**Your objective**
The data below must be copied in full and without any change.
--*--
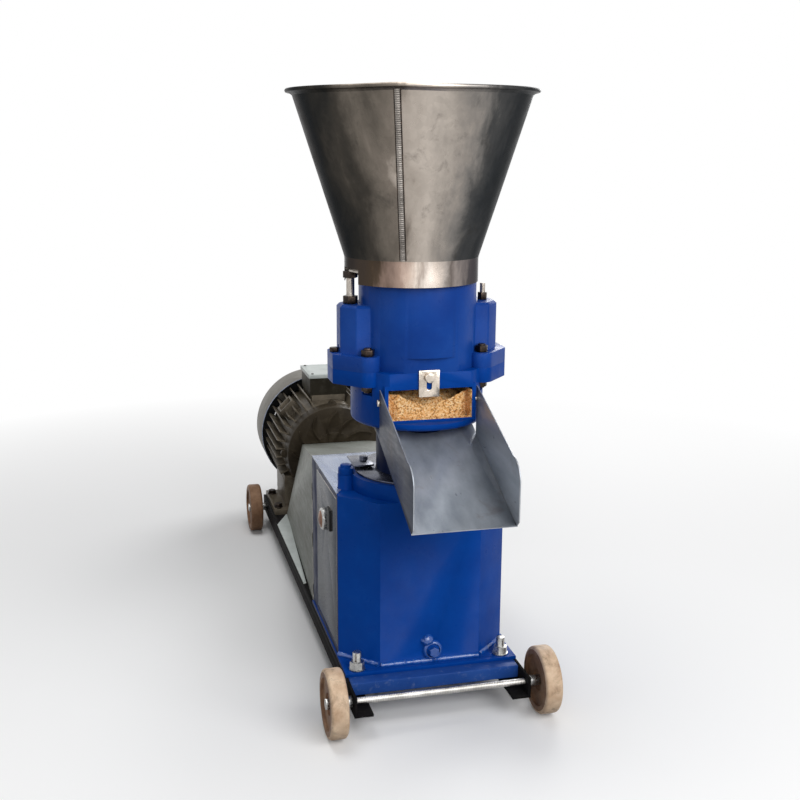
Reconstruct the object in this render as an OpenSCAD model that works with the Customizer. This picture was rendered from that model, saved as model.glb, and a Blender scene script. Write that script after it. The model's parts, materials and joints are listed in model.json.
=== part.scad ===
// Flat die feed pellet mill on four nylon wheels
// The pieces are drawn about the die axis, then shifted so that the box's bottom centre is the origin

/* [Chassis] */
// Radius of a wheel
wheel_r = 62.5; // [55:0.5:70]
// Width of a wheel's tread
wheel_w = 32.7; // [28:0.1:36]
// Distance from the outside of a rail to a wheel's middle
wheel_out = 32.2; // [30:0.1:36]
// Front axle, distance before the die axis
front_axle_y = 190; // [180:1:195]
// Rear axle, distance behind the die axis
rear_axle_y = 945; // [920:1:955]
// Radius of the axle rods
axle_r = 6; // [5:0.5:7]
// Half the width over the two rails
rail_half = 166; // [164:0.5:168]
// Height of a rail
rail_h = 39; // [36:1:42]
// Width of a rail's flanges
rail_flange = 35; // [32:1:38]
// Thickness of a rail's walls
rail_t = 5; // [4:0.5:6]
// Front end of the rails, distance before the die axis
rail_front = 212; // [210:1:220]
// Rear end of the rails, distance behind the die axis
rail_rear = 1000; // [985:1:1015]

/* [Gearbox] */
// Step from the outside of a rail in to the side of the gearbox
box_step = 4; // [3:0.5:6]
// Front face of the gearbox, distance before the die axis
box_front = 112; // [110:1:118]
// Rear face of the gearbox casting, distance behind the die axis
box_rear = 178; // [174:1:184]
// Chamfer of the two front corners
box_chamfer = 66; // [58:1:70]
// Height of the gearbox top over the floor
box_top = 402; // [396:1:406]
// Thickness of the gearbox foot
foot_t = 6; // [5:0.5:8]
// Wall of the gearbox casting
box_wall = 10; // [8:0.5:12]
// Depth of the rear cover casting
rear_cover_t = 46; // [42:1:50]
// Height of the input shaft over the floor
drive_z = 238; // [234:1:242]
// Teeth of the crown wheel
crown_teeth = 40; // [40:4:40]
// Teeth of the bevel pinion
pinion_teeth = 12; // [12:1:12]
// Module of the bevel pair
gear_module = 4.7; // [4.5:0.1:4.8]
// Face width of the bevel pair
gear_face = 27; // [24:1:28]
// Radius of the input shaft
input_r = 20; // [18:0.5:21]

/* [Mill] */
// Radius of the neck under the discharge housing
neck_r = 76; // [74:0.5:80]
// Radius of the flange that the neck stands on
neck_flange_r = 128; // [122:1:130]
// Top of the neck's flange
neck_flange_top = 432; // [428:1:436]
// Underside of the discharge housing
drum_bottom = 534; // [530:1:538]
// Radius of the discharge housing
drum_r = 124; // [122:0.5:126]
// Joint between discharge housing and roller chamber
split_z = 637; // [636:0.5:640]
// Thickness of each of the two bolted flanges
ear_t = 27; // [26:0.5:28]
// Radius of the roller chamber
chamber_r = 108.5; // [107:0.5:110]
// Bore of the roller chamber
chamber_bore_r = 86.5; // [86.5:0.25:88]
// Top of the roller chamber
chamber_top = 812; // [808:1:816]
// Radius of the flat die
die_r = 85; // [84:0.25:85.5]
// Thickness of the flat die
die_t = 28; // [25:1:30]
// Top face of the flat die
die_top = 646; // [644:0.5:648]
// Radius of a die hole
die_hole_r = 3; // [2:0.25:3.5]
// Radius of a roller
roller_r = 40; // [38:0.5:41]
// Width of a roller
roller_w = 38; // [34:1:39]
// Radius of the roller axle
roller_axle_r = 15; // [14:0.5:16]
// Lift of the roller axle over its whole adjustment
roller_lift = 5; // [3:1:6]
// Half the width of the discharge window's frame
window_half = 85; // [82:0.5:86]
// Front plane of the discharge window, distance before the die axis
window_front = 98; // [96:0.5:100]
// Travel of the slotted plate
gate_travel = 18; // [14:1:18]

/* [Hopper] */
// Outer radius of the hopper's rim
hopper_rim_r = 226; // [224:0.5:232]
// Height of the hopper's rim over the floor
hopper_top = 1131; // [1110:1:1150]
// Outer radius of the hopper's collar
collar_r = 122.4; // [121:0.1:124]
// Underside of the collar
collar_bottom = 792; // [788:1:796]
// Top of the collar, where the cone starts
cone_bottom = 838; // [832:1:846]
// Sheet thickness of the hopper
hopper_t = 1.5; // [1:0.25:2]

/* [Chute] */
// Half the inner width of the chute
chute_half = 90; // [89:0.5:93]
// Sheet thickness of the chute
chute_t = 2; // [1.5:0.25:2.5]
// Lip of the chute, distance before the die axis
chute_lip_y = 314; // [300:1:320]
// Height of the chute's lip over the floor
chute_lip_z = 415; // [405:1:420]

/* [Motor] */
// Face of the front end shield, distance behind the die axis
motor_front = 815; // [810:1:825]
// Length of the finned motor body between its end shields
motor_body_l = 210; // [200:1:220]
// Radius of the motor body under the fins
motor_r = 128; // [124:1:130]
// Radius over the fins
fin_r = 150; // [146:1:152]
// Radius of the fan cowl
cowl_r = 160; // [157:0.5:161]
// Length of the fan cowl
cowl_l = 128; // [120:1:134]
// Radius of the motor shaft
motor_shaft_r = 21; // [19:0.5:22]

/* [Guard] */
// Half the width of the guard's top at the motor end
guard_top_half = 86; // [80:1:92]
// Height of the guard's top at the motor end
guard_top_z = 268; // [262:1:274]
// Sheet thickness of the guard
guard_t = 2; // [1.5:0.25:2.5]

/* [Hidden] */
$fn = 96;

// Fits and overruns
run_gap = 0.05;
press_gap = 0.02;
seat_gap = 0.3;
cut_over = 1;
round_n = 32;
half_turn = 180;
quarter = 90;
full_turn = 360;

// Colours
mill_blue = [0.05, 0.17, 0.45];
navy = [0.02, 0.05, 0.2];
steel = [0.62, 0.63, 0.64];
bright = [0.8, 0.8, 0.8];
sheet = [0.5, 0.53, 0.56];
dark = [0.16, 0.15, 0.13];
nylon = [0.8, 0.74, 0.65];
motor_grey = [0.35, 0.34, 0.3];
copper = [0.7, 0.4, 0.2];
rubber = [0.6, 0.1, 0.05];

// Chassis values
track_half = rail_half + wheel_out;
box_half = rail_half - box_step;
rail_rise = 16.5;
rail_top = wheel_r + rail_rise;
rail_bottom = rail_top - rail_h;
beam_h = 24;
beam_d = 38;
beam_front = 158;
middle_beam_y = 640;
hub_r = 20;
hub_half = 8;
tread_round = 6;
face_recess = 5;
face_r = 47;
nut_m12_af = 19;
nut_m12_h = 8;
axle_half = track_half + hub_half + nut_m12_h + cut_over / 2;
spacer_r = 10;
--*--
**In response**
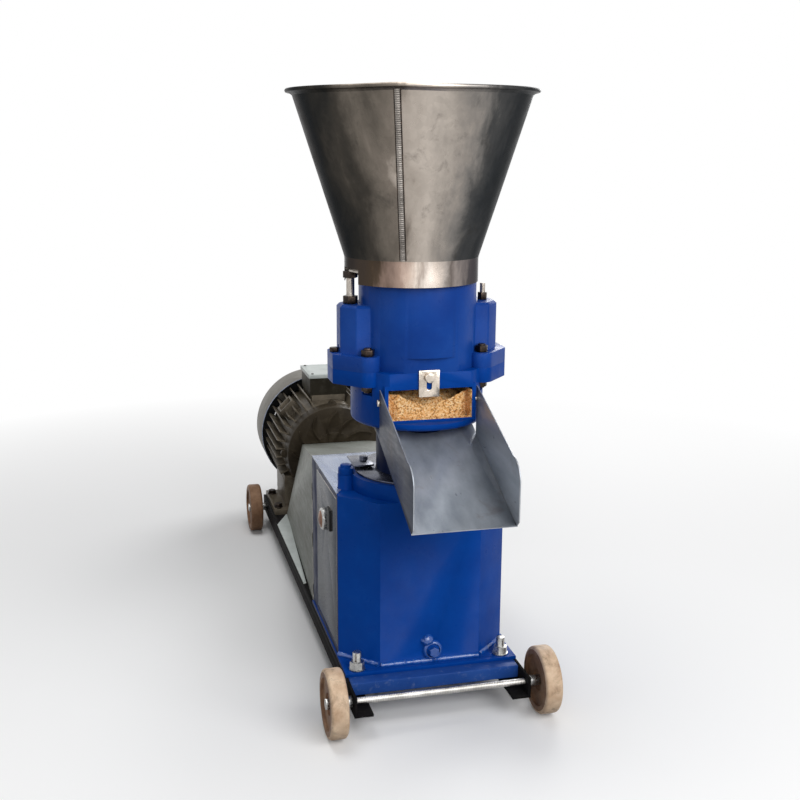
Reconstruct the object in this render as an OpenSCAD model that works with the Customizer. This picture was rendered from that model, saved as model.glb, and a Blender scene script. Write that script after it. The model's parts, materials and joints are listed in model.json.
=== part.scad ===
// Flat die feed pellet mill on four nylon wheels
// The pieces are drawn about the die axis, then shifted so that the box's bottom centre is the origin

/* [Chassis] */
// Radius of a wheel
wheel_r = 62.5; // [55:0.5:70]
// Width of a wheel's tread
wheel_w = 32.7; // [28:0.1:36]
// Distance from the outside of a rail to a wheel's middle
wheel_out = 32.2; // [30:0.1:36]
// Front axle, distance before the die axis
front_axle_y = 190; // [180:1:195]
// Rear axle, distance behind the die axis
rear_axle_y = 945; // [920:1:955]
// Radius of the axle rods
axle_r = 6; // [5:0.5:7]
// Half the width over the two rails
rail_half = 166; // [164:0.5:168]
// Height of a rail
rail_h = 39; // [36:1:42]
// Width of a rail's flanges
rail_flange = 35; // [32:1:38]
// Thickness of a rail's walls
rail_t = 5; // [4:0.5:6]
// Front end of the rails, distance before the die axis
rail_front = 212; // [210:1:220]
// Rear end of the rails, distance behind the die axis
rail_rear = 1000; // [985:1:1015]

/* [Gearbox] */
// Step from the outside of a rail in to the side of the gearbox
box_step = 4; // [3:0.5:6]
// Front face of the gearbox, distance before the die axis
box_front = 112; // [110:1:118]
// Rear face of the gearbox casting, distance behind the die axis
box_rear = 178; // [174:1:184]
// Chamfer of the two front corners
box_chamfer = 66; // [58:1:70]
// Height of the gearbox top over the floor
box_top = 402; // [396:1:406]
// Thickness of the gearbox foot
foot_t = 6; // [5:0.5:8]
// Wall of the gearbox casting
box_wall = 10; // [8:0.5:12]
// Depth of the rear cover casting
rear_cover_t = 46; // [42:1:50]
// Height of the input shaft over the floor
drive_z = 238; // [234:1:242]
// Teeth of the crown wheel
crown_teeth = 40; // [40:4:40]
// Teeth of the bevel pinion
pinion_teeth = 12; // [12:1:12]
// Module of the bevel pair
gear_module = 4.7; // [4.5:0.1:4.8]
// Face width of the bevel pair
gear_face = 27; // [24:1:28]
// Radius of the input shaft
input_r = 20; // [18:0.5:21]

/* [Mill] */
// Radius of the neck under the discharge housing
neck_r = 76; // [74:0.5:80]
// Radius of the flange that the neck stands on
neck_flange_r = 128; // [122:1:130]
// Top of the neck's flange
neck_flange_top = 432; // [428:1:436]
// Underside of the discharge housing
drum_bottom = 534; // [530:1:538]
// Radius of the discharge housing
drum_r = 124; // [122:0.5:126]
// Joint between discharge housing and roller chamber
split_z = 637; // [636:0.5:640]
// Thickness of each of the two bolted flanges
ear_t = 27; // [26:0.5:28]
// Radius of the roller chamber
chamber_r = 108.5; // [107:0.5:110]
// Bore of the roller chamber
chamber_bore_r = 86.5; // [86.5:0.25:88]
// Top of the roller chamber
chamber_top = 812; // [808:1:816]
// Radius of the flat die
die_r = 85; // [84:0.25:85.5]
// Thickness of the flat die
die_t = 28; // [25:1:30]
// Top face of the flat die
die_top = 646; // [644:0.5:648]
// Radius of a die hole
die_hole_r = 3; // [2:0.25:3.5]
// Radius of a roller
roller_r = 40; // [38:0.5:41]
// Width of a roller
roller_w = 38; // [34:1:39]
// Radius of the roller axle
roller_axle_r = 15; // [14:0.5:16]
// Lift of the roller axle over its whole adjustment
roller_lift = 5; // [3:1:6]
// Half the width of the discharge window's frame
window_half = 85; // [82:0.5:86]
// Front plane of the discharge window, distance before the die axis
window_front = 98; // [96:0.5:100]
// Travel of the slotted plate
gate_travel = 18; // [14:1:18]

/* [Hopper] */
// Outer radius of the hopper's rim
hopper_rim_r = 226; // [224:0.5:232]
// Height of the hopper's rim over the floor
hopper_top = 1131; // [1110:1:1150]
// Outer radius of the hopper's collar
collar_r = 122.4; // [121:0.1:124]
// Underside of the collar
collar_bottom = 792; // [788:1:796]
// Top of the collar, where the cone starts
cone_bottom = 838; // [832:1:846]
// Sheet thickness of the hopper
hopper_t = 1.5; // [1:0.25:2]

/* [Chute] */
// Half the inner width of the chute
chute_half = 90; // [89:0.5:93]
// Sheet thickness of the chute
chute_t = 2; // [1.5:0.25:2.5]
// Lip of the chute, distance before the die axis
chute_lip_y = 314; // [300:1:320]
// Height of the chute's lip over the floor
chute_lip_z = 415; // [405:1:420]

/* [Motor] */
// Face of the front end shield, distance behind the die axis
motor_front = 815; // [810:1:825]
// Length of the finned motor body between its end shields
motor_body_l = 210; // [200:1:220]
// Radius of the motor body under the fins
motor_r = 128; // [124:1:130]
// Radius over the fins
fin_r = 150; // [146:1:152]
// Radius of the fan cowl
cowl_r = 160; // [157:0.5:161]
// Length of the fan cowl
cowl_l = 128; // [120:1:134]
// Radius of the motor shaft
motor_shaft_r = 21; // [19:0.5:22]

/* [Guard] */
// Half the width of the guard's top at the motor end
guard_top_half = 86; // [80:1:92]
// Height of the guard's top at the motor end
guard_top_z = 268; // [262:1:274]
// Sheet thickness of the guard
guard_t = 2; // [1.5:0.25:2.5]

/* [Hidden] */
$fn = 96;

// Fits and overruns
run_gap = 0.05;
press_gap = 0.02;
seat_gap = 0.3;
cut_over = 1;
round_n = 32;
half_turn = 180;
quarter = 90;
full_turn = 360;

// Colours
mill_blue = [0.05, 0.17, 0.45];
navy = [0.02, 0.05, 0.2];
steel = [0.62, 0.63, 0.64];
bright = [0.8, 0.8, 0.8];
sheet = [0.5, 0.53, 0.56];
dark = [0.16, 0.15, 0.13];
nylon = [0.8, 0.74, 0.65];
motor_grey = [0.35, 0.34, 0.3];
copper = [0.7, 0.4, 0.2];
rubber = [0.6, 0.1, 0.05];

// Chassis values
track_half = rail_half + wheel_out;
box_half = rail_half - box_step;
rail_rise = 16.5;
rail_top = wheel_r + rail_rise;
rail_bottom = rail_top - rail_h;
beam_h = 24;
beam_d = 38;
beam_front = 158;
middle_beam_y = 640;
hub_r = 20;
hub_half = 8;
tread_round = 6;
face_recess = 5;
face_r = 47;
nut_m12_af = 19;
nut_m12_h = 8;
axle_half = track_half + hub_half + nut_m12_h + cut_over / 2;
spacer_r = 10;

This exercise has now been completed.